Ich merke in diesen Tagen nach Ostern: Ich kann mich einer so gewaltigen theologischen Erkenntnis besser menschlich annähern. Am besten gelingt mir das Schritt für Schritt – in diesem Jahr sogar Schrittchen für Schrittchen. Und dabei habe ich etwas in der Hand – eine sehr viel kleinere Hand nämlich: Die Hand meines jüngsten Enkels. Jonathan ist mit seinen 16 Monaten zwar noch etwas wacklig auf den Beinen, aber von ungeheurer Entdeckerfreude. Und wenn ich mir nicht so recht vorstellen kann, wie das Leben noch einmal ganz neu wird und wie es einem auch völlig anders in den Blick kommen kann als ich es gewohnt bin, dann nimmt er mich an die Hand und wir laufen los.
Ja, ich gebe zu: Auf diesen Osterspaziergang habe ich mich am meisten gefreut in diesem Jahr.

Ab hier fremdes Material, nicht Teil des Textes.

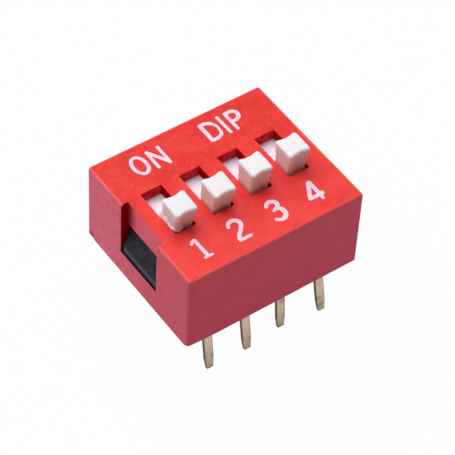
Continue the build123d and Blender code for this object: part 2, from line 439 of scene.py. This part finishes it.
def white_plastic():
    material, tree, place = finish_of("white_plastic")
    z = place.axes()[2]
    upright = tree.node("ShaderNodeNewGeometry", output=1).axes()[2].fade(0.1, 0.6)
    cloud = speckle(tree, place, 1.6, 3.0)
    grain = speckle(tree, place, 14.0, 2.0)
    blotch = speckle(tree, place, 3.5, 4.0, 0.7)
    colour = cloud.tint((0.88, 0.86, 0.88, 1), (0.84, 0.81, 0.84, 1))
    # Painted shade: the upright sides are a little darker and greener than the top
    colour = upright.tint(colour, (0.80, 0.84, 0.81, 1))
    # Painted reflected light: the sides warm towards the foot, for the red the cover throws on them
    colour = (upright * z.fade(top_z, top_z + 0.7)).tint(colour, (1.0, 0.80, 0.70, 1))
    relief = grain + blotch
    gloss = 0.36 + 0.12 * grain
    glow = {
        "Subsurface Weight": 0.60,
        "Subsurface Radius": (1.0, 0.30, 0.26),
        "Subsurface Scale": 0.0009,
    }
    knob = skin(tree, colour, gloss, relief, 0.006, **glow)

    # Down in the slots it takes on a painted lilac cast, standing in for the light reflected onto it
    # there, blotched with red dust
    lilac = blotch.step(0.35, 0.65).tint((1.0, 0.86, 1.0, 1), (0.94, 0.78, 0.90, 1))
    lilac = (blotch.step(0.60, 0.72) * 0.4).tint(lilac, (0.76, 0.46, 0.55, 1))
    plate = skin(tree, lilac, gloss, relief, 0.006)
    down = z.fade(top_z - 0.6, top_z - 0.3)
    close(tree, tree.node("ShaderNodeMixShader", {}, {0: down, 1: knob, 2: plate}))
    return material


white = white_plastic()
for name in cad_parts:
    if name.startswith("slider_"):
        dress(name, white)


# Flash on the first knob. A ragged white burr was left along the parting line at its foot, up its
# outer side, round the corner and a little way along the front.

burr_path = [
    # x, y, foot, head, thickness
    (-4.38, -0.06, 5.10, 5.56, 0.03),
    (-4.40, -0.22, 5.36, 5.86, 0.05),
    (-4.40, -0.42, 5.51, 6.00, 0.09),
    (-4.40, -0.60, 5.51, 5.90, 0.10),
    (-4.40, -0.76, 5.51, 6.02, 0.12),
    (-4.40, -0.94, 5.51, 5.76, 0.08),
    (-4.40, -1.10, 5.51, 5.82, 0.10),
    (-4.40, -1.28, 5.51, 5.68, 0.09),
    (-4.36, -1.48, 5.47, 5.80, 0.06),
    (-4.22, -1.57, 5.44, 5.72, 0.05),
    (-4.08, -1.56, 5.44, 5.80, 0.05),
    (-3.95, -1.52, 5.44, 5.66, 0.04),
    (-3.84, -1.50, 5.46, 5.58, 0.02),
]
burr_root = 0.05
burr_ragged = 0.10


def burr(name, path):
    """A ragged fin along a path, thickest near its foot, with its inner face sunk in the knob."""
    line = curve_through(path, steps=7)
    mesh = bmesh.new()
    rings = []
    for i, (x, y, foot, head, thick) in enumerate(line):
        before, after = line[max(i - 1, 0)], line[min(i + 1, len(line) - 1)]
        along = Vector((after[0] - before[0], after[1] - before[1])).normalized()
        out = Vector((along.y, -along.x))
        high = head + burr_ragged * noise.noise(Vector((x * 6, y * 6, 1.0)))
        thick *= 1 + 0.5 * noise.noise(Vector((x * 5, y * 5, 9.0)))
        tall = high - foot
        section = [
            (-burr_root, foot),
            (thick * 0.8, foot),
            (thick, foot + tall * 0.2),
            (thick * 0.7, foot + tall * 0.5),
            (thick * 0.35, foot + tall * 0.8),
            (0.0, high),
            (-burr_root, high - tall * 0.1),
        ]
        rings.append([
            mesh.verts.new(((x + out.x * reach) / 1000, (y + out.y * reach) / 1000, z / 1000))
            for reach, z in section
        ])
    for ring, following in zip(rings, rings[1:]):
        for k in range(len(ring)):
            j = (k + 1) % len(ring)
            mesh.faces.new((ring[k], ring[j], following[j], following[k]))
    mesh.faces.new(rings[0][::-1])
    mesh.faces.new(rings[-1])
    bmesh.ops.recalc_face_normals(mesh, faces=mesh.faces)
    bmesh.ops.subdivide_edges(mesh, edges=mesh.edges, cuts=1, use_grid_fill=True, smooth=0.6)
    made = bpy.data.meshes.new(name)
    mesh.to_mesh(made)
    mesh.free()
    made.shade_smooth()
    return made


def pale_flash():
    material, tree, place = finish_of("pale_flash")
    cloud = speckle(tree, place, 5.0, 3.0)
    colour = cloud.step(0.35, 0.65).tint((1.0, 0.94, 0.97, 1), (1.0, 0.82, 0.86, 1))
    close(tree, skin(tree, colour, 0.5 + 0.1 * cloud, cloud, 0.006))
    return material


flash = bpy.data.objects.new("flash_1", burr("flash_1", burr_path))
bpy.context.scene.collection.objects.link(flash)
flash.data.materials.append(pale_flash())
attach(flash, "switch_1")


# Base. A black polyester tray, moulded round the terminals, whose catches show in the windows of the
# end walls. Its skin is matt and finely grained, with pale glass specks.


def black_plastic():
    material, tree, place = finish_of("black_plastic")
    x, y, z = place.axes()
    cloud = speckle(tree, place, 1.8, 4.0)
    grain = speckle(tree, place, 7.0, 4.0, 0.7)
    speck = speckle(tree, place, 5.0, 1.0).step(0.76, 0.80)
    colour = cloud.step(0.35, 0.65).tint((0.005, 0.003, 0.006, 1), (0.013, 0.010, 0.017, 1))
    colour = (grain.step(0.50, 0.62) * 0.9).tint(colour, (0.040, 0.034, 0.060, 1))

    # The catches: a bluish painted highlight along the lip, and painted shade in the corner under the
    # window's head
    lip_highlight = (z + 0.1 * grain).fade(2.14, 2.38) * abs(x).step(5.4, 5.5)
    colour = (lip_highlight * 0.85).tint(colour, (0.060, 0.068, 0.094, 1))
    shade = y.step(0.6, 1.5) * z.step(2.6, 3.3)
    colour = (shade * 0.9).tint(colour, (0.004, 0.001, 0.002, 1))
    colour = (speck * 0.6).tint(colour, (0.16, 0.16, 0.16, 1))
    close(tree, skin(tree, colour, 0.60 - 0.15 * grain, grain, 0.03, **{"Specular IOR Level": 0.15}))
    return material


dress("base", black_plastic())


# Terminals. Stamped from thin brass strip: a dull skin, browned in patches and towards the tips, and
# dark sheared edges.


def strip_brass():
    material, tree, place = finish_of("strip_brass")
    x, _, z = place.axes()
    off_centre = abs(abs(abs(x) - switch_pitch) - switch_pitch / 2)
    facing = abs(tree.node("ShaderNodeNewGeometry", output=1).axes()[0])
    cloud = speckle(tree, place, 2.0, 4.0)
    patch = speckle(tree, place, 1.6, 5.0, 0.7).step(0.52, 0.66)
    grain = speckle(tree, place, 16.0, 3.0)
    tip = z.fade(-3.7, -1.6)
    colour = cloud.tint((0.72, 0.56, 0.42, 1), (0.64, 0.49, 0.36, 1))
    colour = (tip * 0.65).tint(colour, (0.34, 0.24, 0.14, 1))
    colour = (off_centre.step(0.17, 0.27) * 0.5).tint(colour, (0.28, 0.19, 0.11, 1))
    colour = (z.fade(-3.62, -3.40) * 0.6).tint(colour, (0.10, 0.06, 0.04, 1))
    colour = (patch * 0.7).tint(colour, (0.30, 0.19, 0.09, 1))
    colour = facing.step(0.5, 0.8).tint(colour, (0.060, 0.038, 0.026, 1))
    close(tree, skin(tree, colour, 0.38 + 0.2 * grain, grain, 0.006, Metallic=0.8))
    return material


brass = strip_brass()
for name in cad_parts:
    if name.startswith("terminal_"):
        dress(name, brass)


# Contact leaves. Bent from thin spring metal with a bright plating. Each is held under its slider,
# where the part hides it.


def plated_leaf():
    material, tree, place = finish_of("plated_leaf")
    cloud = speckle(tree, place, 3.0, 3.0)
    colour = cloud.tint((0.80, 0.60, 0.28, 1), (0.68, 0.48, 0.20, 1))
    close(tree, skin(tree, colour, 0.25 + 0.1 * cloud, cloud, 0.002, Metallic=1.0))
    return material


plating = plated_leaf()
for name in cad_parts:
    if name.startswith("contact_"):
        dress(name, plating)


# Seals. Dark casting resin, poured in the two troughs of the base, round the pins, and left to set
# with a slightly wavy gloss.


def casting_resin():
    material, tree, place = finish_of("casting_resin")
    wave = speckle(tree, place, 0.8, 2.0)
    colour = wave.tint((0.020, 0.018, 0.016, 1), (0.045, 0.040, 0.034, 1))
    close(tree, skin(tree, colour, 0.16 + 0.12 * wave, wave, 0.05))
    return material


resin = casting_resin()
for name in ("seal_front", "seal_rear"):
    dress(name, resin)


# Studio. A pale floor under the pin tips, one broad soft lamp above and behind, and a dim room. The
# floor and the room are white to the camera, but for the part's shadow.

floor_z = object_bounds()[0].z
floor_reach = 0.6
floor_white = 0.98
room_light = 0.14
floor_mesh = bpy.data.meshes.new("floor")
floor_corners = [(-1, -1), (1, -1), (1, 1), (-1, 1)]
floor_mesh.from_pydata(
    [(x * floor_reach, y * floor_reach, floor_z) for x, y in floor_corners], [], [(0, 1, 2, 3)]
)
floor = bpy.data.objects.new("floor", floor_mesh)
bpy.context.scene.collection.objects.link(floor)


def seen_ray(tree):
    """1 for rays from the camera, and for those mirrored or let through by the object."""
    path = tree.node("ShaderNodeLightPath").out.node
    camera, glossy, passed = (
        Wire(tree.tree, path.outputs[kind])
        for kind in ("Is Camera Ray", "Is Glossy Ray", "Is Transmission Ray")
    )
    return camera.larger(glossy).larger(passed)


paper = bpy.data.materials.new("paper")
paper.use_nodes = True
paper.node_tree.nodes.clear()
tree = Wire(paper.node_tree)
shaded = tree.node("ShaderNodeBsdfDiffuse", {}, {"Color": (0.60, 0.61, 0.66, 1)})
bright = tree.node("ShaderNodeEmission", {}, {"Color": (1, 1, 1, 1), "Strength": 1.0})
both = tree.node("ShaderNodeMixShader", {}, {0: seen_ray(tree) * floor_white, 1: shaded, 2: bright})
tree.node("ShaderNodeOutputMaterial", {}, {"Surface": both})
floor_mesh.materials.append(paper)

scene = bpy.context.scene
scene.view_settings.view_transform = "Standard"
room = bpy.data.worlds.new("room")
room.use_nodes = True
room.node_tree.nodes.clear()
tree = Wire(room.node_tree)
dim = tree.node("ShaderNodeBackground", {}, {"Color": (1, 1, 1, 1), "Strength": room_light})
clear = tree.node("ShaderNodeBackground", {}, {"Color": (1, 1, 1, 1), "Strength": 1.0})
both = tree.node("ShaderNodeMixShader", {}, {0: seen_ray(tree), 1: dim, 2: clear})
tree.node("ShaderNodeOutputWorld", {}, {"Surface": both})
scene.world = room


def soft_lamp(name, place, size, power):
    """A square soft box that faces the part."""
    lamp = bpy.data.lights.new(name, "AREA")
    lamp.shape, lamp.size, lamp.energy = "SQUARE", size, power
    holder = bpy.data.objects.new(name, lamp)
    holder.location = place
    holder.rotation_euler = (-Vector(place)).to_track_quat("-Z", "Y").to_euler()
    scene.collection.objects.link(holder)


soft_lamp("overhead", (-0.05, 0.18, 0.32), 0.5, 2.15)

# Camera. A long lens, turned to the first switch's front corner and tipped a little. Its places are
# in metres, and its focal length is in pixels of the photo's frame.

azimuth, elevation, roll = radians(-37.81), radians(48.99), radians(3.50)
distance = 0.12078
aim = Vector((0, 0, 0.0025))
back = Vector((sin(azimuth) * cos(elevation), -cos(azimuth) * cos(elevation), sin(elevation)))
level = Vector((cos(azimuth), sin(azimuth), 0))
across = level * cos(roll) + back.cross(level) * sin(roll)
upward = back.cross(across)
aside, above = 0.000227, -0.000604
frame_px, focal_px = 455, 2160.7
camera_data = bpy.data.cameras.new("camera")
camera_data.sensor_width = 36.0
camera_data.lens = camera_data.sensor_width * focal_px / frame_px
camera_data.clip_start, camera_data.clip_end = 0.01, 5.0
camera = bpy.data.objects.new("camera", camera_data)
turn = Matrix((across, upward, back)).transposed().to_4x4()
stand = aim + back * distance + across * aside + upward * above
camera.matrix_world = Matrix.Translation(stand) @ turn
scene.collection.objects.link(camera)
scene.camera = camera
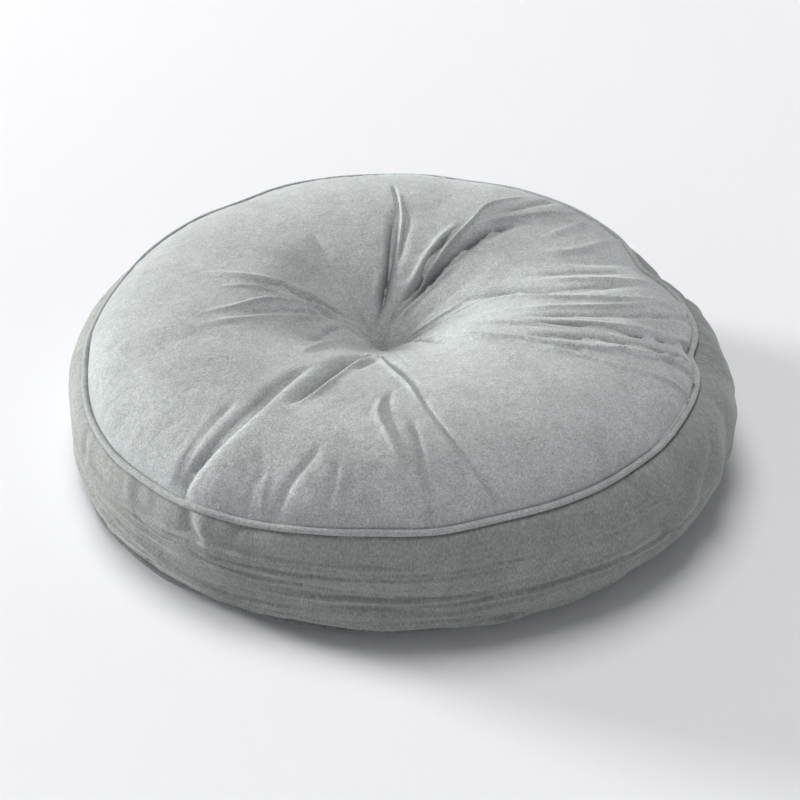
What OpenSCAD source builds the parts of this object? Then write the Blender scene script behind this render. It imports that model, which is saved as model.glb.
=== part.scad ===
// Round floor cushion: a boxed velvet cover with piped seams and a hidden zip in the back of the band,
// over a lined, filled insert that one stitch tufts through the middle.
// Millimetres, +Z up. The origin is the middle of the footprint, on the floor.
// Every profile is drawn as [radius, height] and turned about the Z axis.

/* [Cover] */
// Diameter of the two piped seams, centre to centre of the piping
seam_d = 574; // [520:2:620]
// Height from the lower seam to the upper seam
band_h = 100; // [92:1:110]
// How far the filled band stands out past the seams
band_bulge = 23; // [20:0.5:26]
// Height of the lower seam above the floor
lower_seam_z = 9; // [8:0.5:11]
// Thickness of the velvet with its backing
velvet_t = 2; // [1.6:0.1:2.2]

/* [Top and bottom] */
// Height of the crown of the top panel above the upper seam, before the tuft pulls it down
crown_h = 55.5; // [46:0.5:64]
// Depth that the tuft pulls the middle of the top down
top_dimple_h = 78; // [66:1:84]
// Radius over which the top dimple fades
top_dimple_r = 80; // [65:1:90]
// Depth of the dimple in the underside
base_dimple_h = 28; // [18:1:34]
// Radius of the dimple in the underside
base_dimple_r = 100; // [80:2:130]

/* [Seams] */
// Diameter of the piping
piping_d = 6; // [5.6:0.2:6.2]
// Diameter of the cord inside the piping
piping_cord_d = 3.8; // [3:0.1:3.9]
// Width of the seam allowances inside the cover
seam_allowance = 14; // [10:0.5:15]

/* [Zip] */
// Direction in which the zip band starts, from +X towards +Y
zip_start = 20; // [10:1:40]
// Angle that the zip band covers
zip_span = 140; // [120:1:150]
// Half the width of the channel between the two folded edges
channel_half = 6; // [5.6:0.1:7]
// Length of the slider
slider_len = 14; // [12:0.5:16]
// Length of the pull, from its pivot to its tip
pull_len = 24; // [20:1:28]

/* [Tuft and label] */
// Distance between the two strands of the tuft
strand_gap = 4.4; // [4:0.2:5]
// Diameter of the tufting thread
thread_d = 1.2; // [0.8:0.1:1.4]
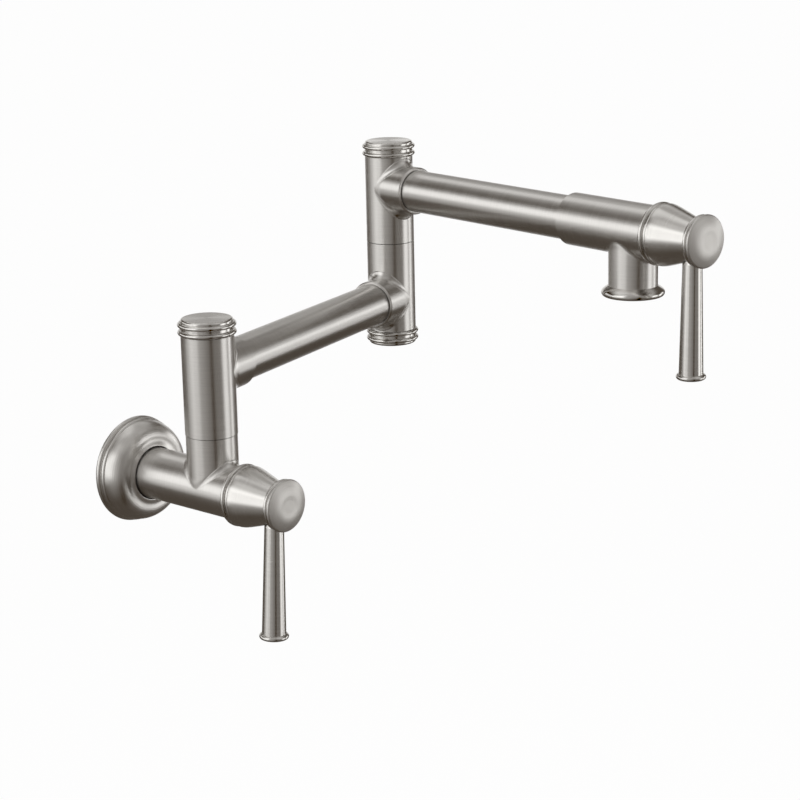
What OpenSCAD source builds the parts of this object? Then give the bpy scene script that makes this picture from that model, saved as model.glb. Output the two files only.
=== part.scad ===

Klar, ins erste zarte Grün schauen, sich an der Natur erfreuen, die wieder erwacht – das wird, so ist mein Gefühl, ohnehin mit jedem Frühjahr schöner, das ich älter werde. Und auch wenn Goethes Pathos beim Osterspaziergang, dieses "Vom Eise befreit sind Flüsse und Bäche…" nach einem so warmen Winter nicht mehr stimmt – "des Frühlings holden, belebenden Blick", den spüre ich schon. Und zwar in der ungebremsten Entdeckerfreude, mit der dieser kleine Mensch an meiner Hand auf die Welt blickt und hinein tappelt: Wenn er alle Hunde einfach großartig findet, aber auch leuchtend bunte Blumen gerne streichelt. Wenn er völlig gebannt auf einen schwarzen Käfer blickt, der sich vor seinen kleinen Schuhen aus dem Boden buddelt. Und darüber offenbar ganz vergisst, dass da gar nicht Papa oder Mama seine Hand halten, sondern sein Opa. Eigentlich sehen wir uns nicht sehr oft, leider, 400 Kilometer trennen uns für gewöhnlich – aber das ist jetzt egal. Irgendwie hat der Große, der seine Hand hält, doch auch etwas Vertrautes an sich. Dieses große, fröhliche Vertrauen, das Jonathan rundum ausstrahlt, das bewegt auch mich. Schrittchen für Schrittchen. Und ich kann es wiederum stärken mit dem Versprechen, das Heinrich Böll in die Worte gefasst hat:
Wir kommen weit her
liebes Kind
und müssen weit gehen
keine Angst
alle sind bei dir
die vor dir waren
deine Mutter, dein Vater
und alle, die vor ihnen waren
weit weit zurück
Alle sind bei dir
Keine Angst
Wir kommen weit her
Und müssen weit gehen
liebes Kind
Ja, meine Hoffnung, dass das Leben weitergeht, auch wenn meins irgendwann mal zuende ist, diese Hoffnung hat ein Gesicht. Seins. Und das meiner anderen Enkel. Und ich bin dankbar für jeden Schritt miteinander.